Écoutons la parole des prophètes Isaïe et Jérémie — en ces temps, les VII et VI siècles avant Jésus-Christ, où le peuple élu connaissait la déroute, était malmené par les grandes puissances du Croissant fertile, l'Égypte et la Mésopotamie, où Dieu semblait être un dieu vengeur, terrible, exterminateur, arbitraire et d'une inexplicable cruauté. Les plaintes, les accusations de Job à l'encontre du divin résonnèrent alors dans les trois religions issues d'Abraham.
On rencontre ces mêmes accusations chez les soufis et plus particulièrement chez Sanaï au XI siècle, chez Attar au XII siècle ou encore chez Rumi au XIII siècle.
Puis il y eut Jésus sur la croix qui s'écria: "Mon Dieu, mon Dieu, pourquoi m'a-tu abandonné?" Et cela continua jusqu'à la guerre de Trente Ans.

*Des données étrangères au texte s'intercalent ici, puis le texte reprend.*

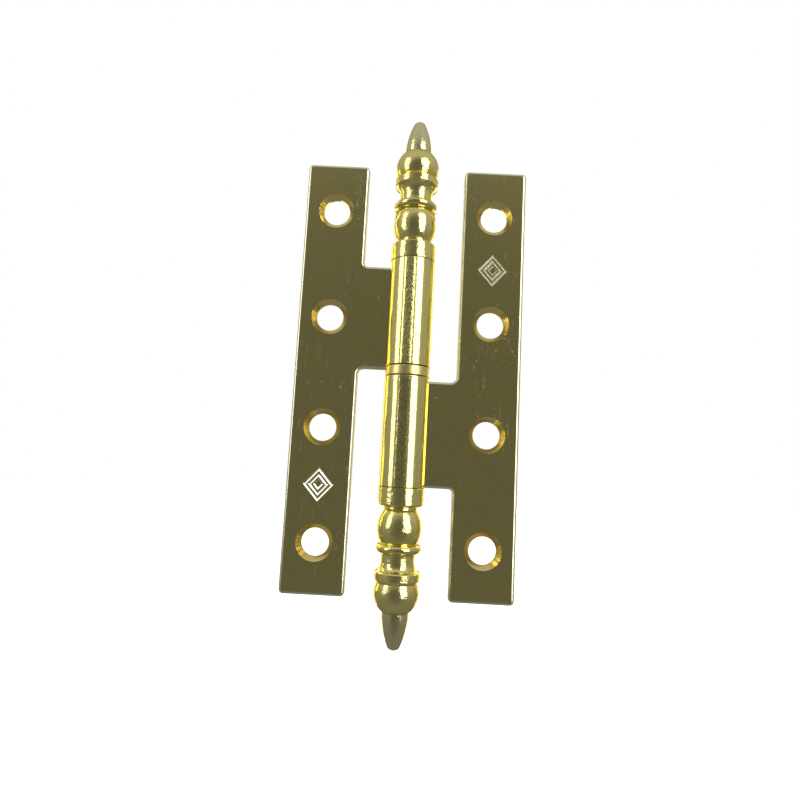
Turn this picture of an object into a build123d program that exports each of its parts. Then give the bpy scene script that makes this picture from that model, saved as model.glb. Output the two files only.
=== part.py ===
from build123d import *
import os
from math import atan, cos, degrees, radians, sin

# Lift-off door hinge with turned finials, millimetres.
# The origin is on the pin axis at mid height of the thrust ring, and +Z points up the pin.
# The hinge is open flat: both leaves lie in the X-Z plane with their countersunk faces towards -Y.
# The frame leaf is at +X with the lower knuckle, and the door leaf is at -X with the upper knuckle.

# Leaves: one stamping, used twice
leaf_length = 140.0
leaf_reach = 36.4  # pin axis to the leaf's outer edge
leaf_inner = 16.0  # pin axis to the leaf's inner edge, above and below the knuckle
plate = 2.5  # sheet thickness
corner_r = 1.4  # the leaf's outer corners
tab_top_r = 1.3  # notch corner beside the finial
tab_ring_r = 2.0  # notch corner beside the thrust ring
punched_edge_r = 1.0  # rounding that the punch leaves round the countersunk face

# Barrel
knuckle_r = 7.0
knuckle_end = 35.5  # from the origin to the knuckle's finial end
ring_height = 3.3
ring_r = 6.95
roll_opening = 53.0  # angle from the leaf's tangent point back to the end of the roll, degrees
roll_end_round = 0.3
ring_round = 0.5

# Screw holes
hole_r = 4.4
countersink_r = 5.87
hole_x = (leaf_reach + leaf_inner) / 2
hole_z = (-54.0, -18.0, 18.0, 54.0)

# Pin, pressed into the lower knuckle and running in the upper one
running_clearance = 0.05
ring_clearance = 0.02
shoulder_below_ring = 0.5  # where the pressed length ends, inside the lower knuckle
pin_top = 27.0
pin_bottom = -27.5
pin_chamfer = 1.0

# Finials: distances d are from the knuckle's end towards the tip
spigot = 7.0  # length pressed into the knuckle's bore
spigot_chamfer = 0.5
collar_chamfer = 0.15
collar_d = 5.55
collar_round = 0.6
neck_r = 5.1
neck_chamfer = 0.3
bulb_d = 12.2  # widest point of the bulb
bulb_r = 6.8
bulb_arc = 10.0  # radius of the bulb's outline
bead_d = 18.2
bead_r = 6.95
bead_round = 1.3
waist_r = 5.08
waist_curve = 1.3  # length of the curve from the bead into the waist
waist_end = 22.4
flare_arc = 2.9
flare_turn = 35.0  # angle to a point on the flare's arc, degrees
shoulder_d = 24.95
band_r = 6.9
band_start = 25.3
band_end = 27.2
groove_d = 28.3
ball_d = 31.3
ball_r = 6.87
cone_d = 36.8
cone_mid = (3.62, 41.6)
cone_end = (1.75, 47.2)
tip_d = 47.9

# Generic stamped emblem: lozenge grooves inside each other, V-shaped, round a sunk lozenge
emblem_z = 36.0
emblem_sizes = ((9.6, 10.8), (6.4, 7.2))  # outlines of the grooves
emblem_core = (3.2, 3.6)
emblem_line = 0.8  # width of a groove
emblem_depth = 0.25
emblem_reach = 0.3  # how far the grooves' slopes are drawn, past the bottom where they meet

bore_r = knuckle_r - plate
front_y = knuckle_r - plate
back_y = knuckle_r
ring_half = ring_height / 2
knuckle_length = knuckle_end - ring_half


def lozenge(width, height):
    return Polygon((width / 2, 0), (0, height / 2), (-width / 2, 0), (0, -height / 2), align=None)


def facing_front(x, y, z):
    """A sketch plane parallel to the leaves whose normal points at -Y."""
    return Plane(origin=(x, y, z), x_dir=(1, 0, 0), z_dir=(0, -1, 0))


def leaf_plate():
    half = leaf_length / 2
    outline = Polygon(
        (leaf_inner, half),
        (leaf_inner, -ring_half),
        (0, -ring_half),
        (0, -knuckle_end),
        (leaf_inner, -knuckle_end),
        (leaf_inner, -half),
        (leaf_reach, -half),
        (leaf_reach, half),
        align=None,
    )
    outline = fillet(outline.vertices().sort_by_distance((leaf_inner, -knuckle_end))[:1], tab_top_r)
    outline = fillet(outline.vertices().sort_by_distance((leaf_inner, -ring_half))[:1], tab_ring_r)
    outline = fillet(outline.vertices().filter_by(lambda v: abs(abs(v.Y) - half) < 0.01), corner_r)
    blank = extrude(facing_front(0, back_y, 0) * outline, amount=plate)
    rim = blank.faces().sort_by(Axis.Y)[0].outer_wire().edges()
    return fillet(rim.filter_by(lambda e: e.center().X > 0.01), punched_edge_r)


def knuckle():
    """The sheet rolled round the pin, open by a narrow seam where its end meets the leaf's front face."""
    start = 90 - roll_opening
    far = 2 * knuckle_r
    missing = Polygon(
        (0, 0),
        (far * cos(radians(start)), far * sin(radians(start))),
        (far, far),
        (0, far),
        align=None,
    )
    section = Circle(knuckle_r) - Circle(bore_r) - missing
    roll = extrude(section, amount=knuckle_length)
    ends = roll.edges().filter_by(GeomType.CIRCLE).filter_by(lambda e: e.radius > knuckle_r - 0.01)
    return Pos(0, 0, -knuckle_end) * fillet(ends, roll_end_round)


def screw_cutter(z):
    """A countersunk through hole, entered from the front face."""
    sink = countersink_r - hole_r
    through = Cylinder(hole_r, 3 * plate)
    cone = Pos(0, 0, plate / 2 - sink / 2) * Cone(hole_r, countersink_r, sink)
    middle = facing_front(hole_x, (front_y + back_y) / 2, z)
    return middle * (through + cone)


def emblem_cutter():
    """Each groove is a sunk lozenge less the smaller one that rises inside it."""
    surface = facing_front(hole_x, front_y, emblem_z)
    slope = degrees(atan(emblem_line / 2 / emblem_depth))
    cutter = extrude(surface * lozenge(*emblem_core), amount=-emblem_depth, taper=slope)
    for width, height in emblem_sizes:
        half_across = width * height / 2 / (width**2 + height**2) ** 0.5
        inner = 1 - emblem_line / half_across
        outside = surface * lozenge(width, height)
        inside = surface * lozenge(width * inner, height * inner)
        sunk = extrude(outside, amount=-emblem_reach, taper=slope)
        island = extrude(inside, amount=-emblem_reach, taper=-slope)
        cutter += sunk - island
    return cutter


def leaf():
    """The frame leaf. Turned half a turn about Y, it is the door leaf."""
    body = leaf_plate() + knuckle()
    for z in hole_z:
        body -= screw_cutter(z)
    return body - emblem_cutter()


def hinge_pin():
    journal_r = bore_r - running_clearance
    shoulder = -ring_half - shoulder_below_ring
    pressed = Pos(0, 0, pin_bottom) * Cylinder(
        bore_r, shoulder - pin_bottom, align=(Align.CENTER, Align.CENTER, Align.MIN)
    )
    journal = Pos(0, 0, shoulder) * Cylinder(
        journal_r, pin_top - shoulder, align=(Align.CENTER, Align.CENTER, Align.MIN)
    )
    pin = pressed + journal
    ends = [pin.edges().sort_by(Axis.Z)[0], pin.edges().sort_by(Axis.Z)[-1]]
    return chamfer(ends, pin_chamfer)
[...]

Cet abandon de Dieu, nous le croisons à travers les siècles, dans différentes cultures. Ainsi chez Andreas Gryphius (mort en 1664) qui nous enseigne: "Je pleure jour et nuit, je me languis de mille maux, désormais, nous sommes en entier, oui plus qu'entièrement anéantis".


Dès le début des temps, conscients de l'imperfection du monde, les prophètes exhortèrent à la négation de l'être.

Le "Je souhaiterais ne jamais être né" traverse les siècles et les civilisations, d'Hésiode à Hérodote, Euripide, Socrate, Sénèque... jusqu'à Jésus
qui, à propos de Judas, s'écria: "Il aurait mieux valu pour lui qu'il ne soit pas né."
Il en est de même d'Omar Khayyâm, au XI siècle, selon lequel, "(...) si les êtres à naïtre savaient toutes les souffrances que nous endurons, ils ne viendraient pas à notre rencontre".
Et d'Ibn Abi Dounia, mort en 894, qui recense prophètes et saints qui refusaient d'être, mais qui, une fois sur Terre, aspiraient à n'être que pâturage pour les chameaux.

Heinrich Heine enfim qui, grabataire à Paris, retrouve le chemin de Dieu afin de mieux le maudire.



Anselm Kiefer
in Au Commencement, Paris, 11 Mai 2009.